In that, in some respects there’s a certain irony to ‘Running Up That Hill’s chart reprise being the subject of the usual inane gushing about Bush, coming from the ‘Hounds Of Love’ album when – in a carbon copy of the events which had led to The Clash’s ‘Combat Rock’ – her fed up record company told her to make a mainstream accessible album in order to pay off the crippling debts sustained by an unsellable previous album (‘The Dreaming’ – when she discovered the hard way she wasn’t Peter Gabriel with latex tits after all), or find herself a new label and pay back their last advance.

Bush wanted the (admittedly superior) ‘Cloudbursting’ to be the lead single (which sounded not only exactly like her early albums, but had shades of the style later made famous by Bjork, and whose career eerily followed largely the same trajectory: ie. disappear up her own arse preluding career crash), but after five singles stiffing in a row she was in no position to dictate terms.
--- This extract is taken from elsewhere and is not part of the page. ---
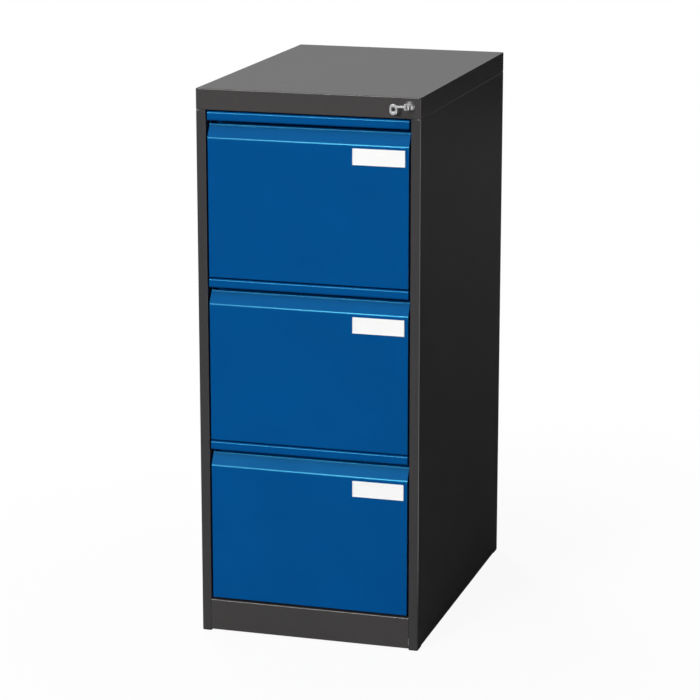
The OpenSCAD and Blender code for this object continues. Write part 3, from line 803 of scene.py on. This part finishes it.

Already her journalist disciples are rewriting history to be the other way around, with EMI wanting ‘Cloudbursting’ but Bush insisting on ‘Running Up That Hill’. The trouble with attempting to rewrite history before it has happened however is one they will have more difficulty explaining away.

P.S. The BBC later made sure that Kate Bush got to Number One by rigging their own chart!

Harry Styles lost what should have been another two weeks at Number One to a song that wasn’t even selling in record shops, but simply being ‘streamed’!

Once again, the culture being hijacked to suit the whims of the white Home Counties Guardian reading middle classes.